TASK INSTRUCTIONS: Copy out every record below with complete accuracy.

[Dataset items]
= = = = = = =

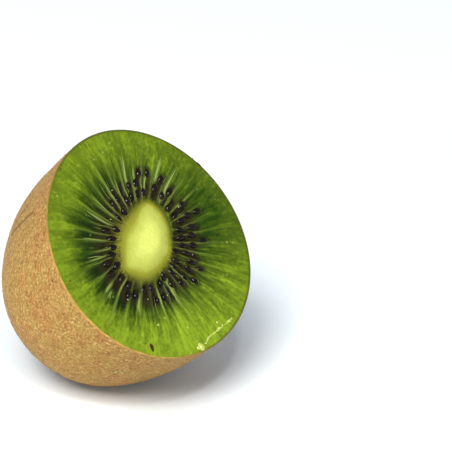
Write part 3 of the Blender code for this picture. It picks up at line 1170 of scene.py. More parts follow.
@dataclass
class Flesh(Piece):
    """The green flesh, one closed body: the cut face, the bed of the core, and the wall under the skin."""

    name: ClassVar[str] = "flesh"
    slot: ClassVar[Slot] = Slot.FLESH
    finish: ClassVar[Finish] = FleshFinish()

    rule: SeedRule
    seeds: list[SeedPlace]
    columns: int = 700
    bed_rows: int = 6
    face_rows: int = 114
    wall_rows: int = 18
    crowding: float = 1.25
    gap: float = 0.02 * MM
    wander: float = 1.3
    wander_ways: Colour = (4.0, 4.0, 2.2)
    patch_ways: Colour = (9.0, 9.0, 5.0)
    streak_ways: Colour = (40.0, 40.0, 5.0)
    streak_height: float = 0.05 * MM
    pit_depth: float = 0.15 * MM
    pit_reach: tuple[float, float] = (0.28, 0.42)
    collar_height: float = 0.26 * MM
    collar_cell: float = 1.3 * MM
    collar_reach: Reach = (0.34, 0.47, 0.58, 0.95)
    pocket_depth: float = 0.20 * MM
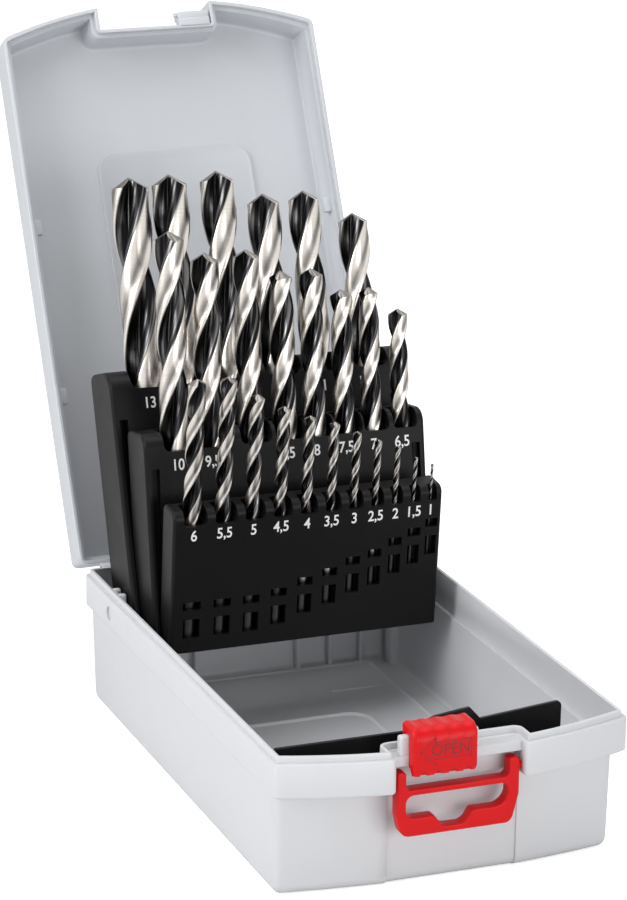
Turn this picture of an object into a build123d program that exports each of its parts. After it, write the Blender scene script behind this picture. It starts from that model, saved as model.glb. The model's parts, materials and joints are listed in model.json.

= = = = = = =

CORRECT RESULT:
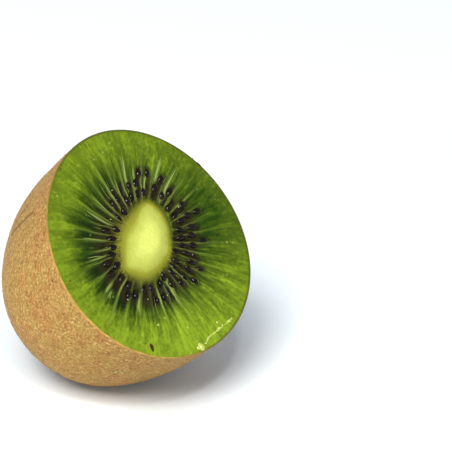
Write part 3 of the Blender code for this picture. It picks up at line 1170 of scene.py. More parts follow.
@dataclass
class Flesh(Piece):
    """The green flesh, one closed body: the cut face, the bed of the core, and the wall under the skin."""

    name: ClassVar[str] = "flesh"
    slot: ClassVar[Slot] = Slot.FLESH
    finish: ClassVar[Finish] = FleshFinish()

    rule: SeedRule
    seeds: list[SeedPlace]
    columns: int = 700
    bed_rows: int = 6
    face_rows: int = 114
    wall_rows: int = 18
    crowding: float = 1.25
    gap: float = 0.02 * MM
    wander: float = 1.3
    wander_ways: Colour = (4.0, 4.0, 2.2)
    patch_ways: Colour = (9.0, 9.0, 5.0)
    streak_ways: Colour = (40.0, 40.0, 5.0)
    streak_height: float = 0.05 * MM
    pit_depth: float = 0.15 * MM
    pit_reach: tuple[float, float] = (0.28, 0.42)
    collar_height: float = 0.26 * MM
    collar_cell: float = 1.3 * MM
    collar_reach: Reach = (0.34, 0.47, 0.58, 0.95)
    pocket_depth: float = 0.20 * MM
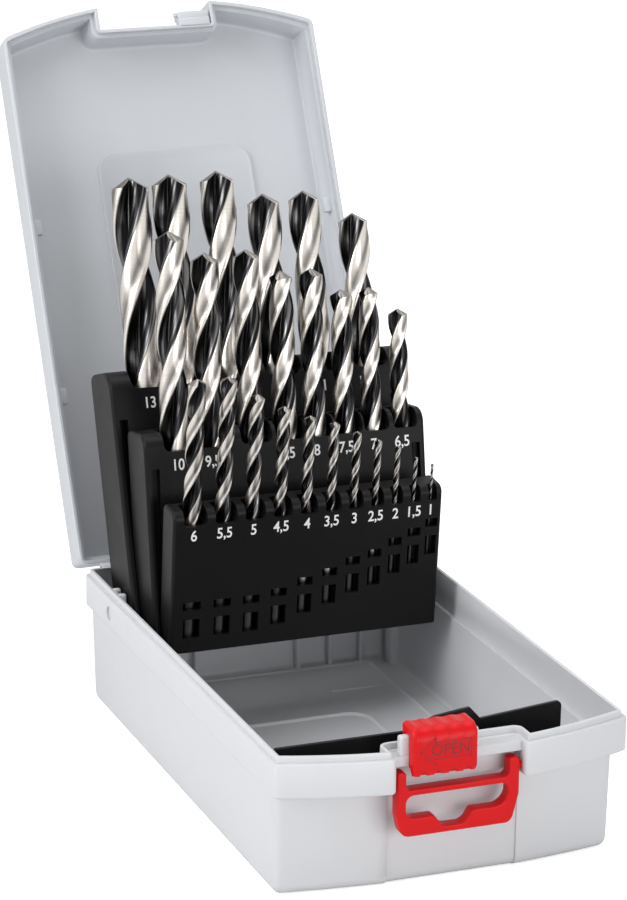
Turn this picture of an object into a build123d program that exports each of its parts. After it, write the Blender scene script behind this picture. It starts from that model, saved as model.glb. The model's parts, materials and joints are listed in model.json.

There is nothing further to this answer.